How Industrial Inspections Reduce Operational Risk

The whole point of an industrial property inspection is to know what you’re getting into before you’re in it.

For a buyer, that means understanding the capital expenditure requirements for the first five years of ownership and identifying any deal-breaking conditions before closing. For an owner, it means understanding deferred maintenance before it becomes an emergency repair.

Distribution center inspections that identify failing dock levelers, for example, give ownership time to budget for replacement rather than reacting to a broken leveler on a busy shipping day. Manufacturing facility inspections that flag aging electrical service give operators time to plan upgrades before equipment failures cause production downtime.

Proactive inspection is almost always cheaper than reactive repair.

What LiteHouse Commercial Covers in Industrial Property Inspections

Our industrial building assessments cover structural systems, roofing, loading dock equipment and infrastructure, mechanical and electrical systems, life safety and fire suppression, exterior envelope conditions, and site features including paving, drainage, and utility connections.

We provide findings documentation with repair cost estimates, remaining useful life projections for major systems, and capital expenditure planning timelines. Our reports are written to support buyers, lenders, and asset managers in making informed decisions about industrial real estate.

FAQs

What makes industrial property inspections different?
Industrial property inspections address building systems and operational infrastructure that don’t exist in office or retail buildings. This includes loading dock equipment, heavy-duty floor slabs, crane rails, process piping, high-capacity electrical service, industrial ventilation, and fire suppression systems sized for warehouse-scale storage. Assessors also evaluate operational risks specific to manufacturing and distribution environments that a standard commercial inspection wouldn’t cover.

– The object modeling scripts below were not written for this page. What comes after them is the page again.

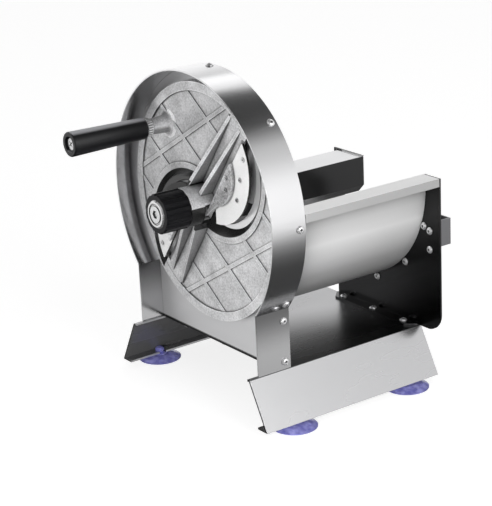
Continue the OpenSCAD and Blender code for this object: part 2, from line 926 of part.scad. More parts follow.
carrier_r = 12;
carrier_back = 5.5;
pad_inset = 3.8;
pad_s = open_s - pad_inset;
pad_up = 1.8;
pad_r = 35;
arm_left = 2;
arm_right = 8;
// Where the arm leaves the boss and where it joins the pad, as [along the bridge, square to it]
arm_tip = [4.5, 18];
arm_root_in = 24.9;
arm_root = [pad_s - arm_root_in, 23.4];
wing_gap = 0.8;
wing_in = 25.6;
tip_in = 10;
tip_s = disc_r - rim_w - tip_in;
tip_deg = 62;
// From the pad's centre
pad_screws = [[14.8, 21.5], [3.6, 27.5]];
// The wings' screws stand in a row
wing_screw_out = 0.3;
wing_screw_start = [open_s + wing_screw_out, 41.2];
wing_screw_pitch = 22.8;
wing_screw_deg = 19;

module wing_limits() {
    translate([-disc_r, -disc_r]) square([2 * disc_r, disc_r - arm_edge - free_gap]);
}

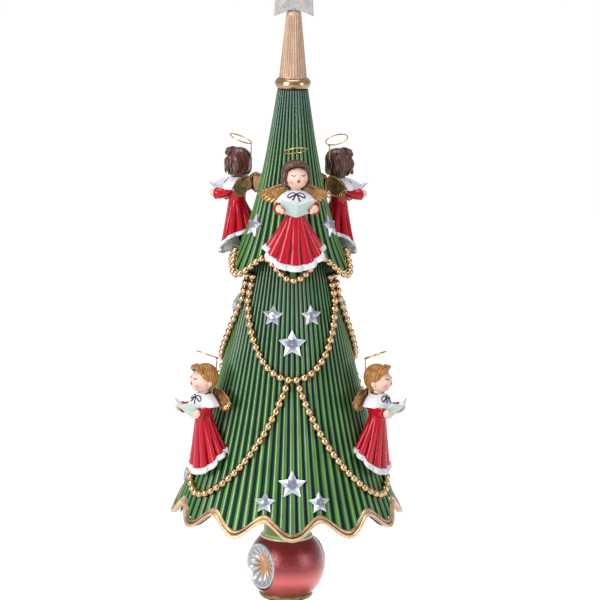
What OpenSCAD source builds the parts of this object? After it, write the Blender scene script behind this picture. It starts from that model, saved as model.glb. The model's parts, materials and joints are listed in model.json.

Why are loading docks inspected during assessments?
Loading docks are among the highest-use and highest-wear components of any distribution or warehouse facility. Dock levelers, vehicle restraints, overhead doors, and concrete aprons all degrade under continuous heavy use. Failing dock equipment creates safety hazards, operational delays, and potential liability. Assessing dock conditions gives buyers and owners accurate information about near-term repair and replacement costs for infrastructure that directly affects daily operations.

What building systems are reviewed in warehouses?
A comprehensive warehouse property inspection reviews the structural system including columns, roof framing, and floor slab, the roofing assembly, exterior walls and envelope, loading dock infrastructure, mechanical and HVAC systems, electrical service and distribution, plumbing and drainage, fire suppression and life safety systems, and site features such as truck courts, paving, and stormwater management.

How can inspections reduce operational risks?
Industrial property inspections identify building deficiencies and equipment conditions before they cause operational disruptions. Knowing that a roof has isolated failed seams, that dock levelers are approaching end of service life, or that an electrical panel is undersized for planned operations allows owners and operators to schedule and budget for repairs proactively rather than reacting to failures during active operations. That planning window almost always reduces total cost and minimizes downtime.

When should an industrial property inspection be conducted?
An industrial property inspection should always be conducted as part of acquisition due diligence before purchasing a facility. For existing ownership, a comprehensive condition assessment every three to five years supports capital planning and helps identify deferred maintenance before it becomes critical. Any time a facility changes occupancy, operational use, or storage configuration significantly, an updated assessment is also warranted given the potential impact on fire suppression, floor loading, and utility requirements.